The spindle and distaff grew heavy in her hands, like the bitterness that felt like a weight in her heart. She pressed a hand to her middle to quell the uneasiness, the fear. Nearly a year had passed since her wedding night, and Jacob had been more than attentive to her. Leah rarely spent a night alone with him, yet it was Leah who was blessed and Rachel who suffered from what could only be a barren womb.
Was she barren? Tears stung her eyes. What other explanation could there be?
Why? Oh, Adonai, why have You blessed her and not me?
Did Jacob’s God even hear her? Did the same God Jacob had met at Bethel in his dream of the angels hear prayer? Perhaps the God of Jacob did not hear the longings of a woman’s heart.
Or perhaps He did.
God had surely heard Leah’s prayers. The babe’s lusty cries a few moments before were proof enough of that. Then why not hers?

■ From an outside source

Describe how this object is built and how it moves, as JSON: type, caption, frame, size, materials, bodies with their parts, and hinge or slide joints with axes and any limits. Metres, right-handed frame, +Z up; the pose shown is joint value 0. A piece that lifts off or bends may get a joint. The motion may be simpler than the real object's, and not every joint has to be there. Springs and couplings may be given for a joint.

She stood at the sound of voices and looked toward Leah’s tent to see her mother emerge, looking haggard and relieved. She met her halfway, in front of Jacob’s tent.
“How is she?” It was the polite thing to ask.
“Leah is resting. She gave birth quickly once I arrived. Quicker than most.” Her mother walked to the fire pit and lifted a handful of ashes to scrub the blood from her hands.
Rachel turned and hurried to her tent to retrieve the jar of water she had drawn at the well that morning and poured it over her mother’s hands.
“A boy,” her mother said. “Perfect and strong.”
“How nice.” Though Rachel did not find the news the least
bit satisfying. “What will she name him?” She spoke, though the words did not seem like her own.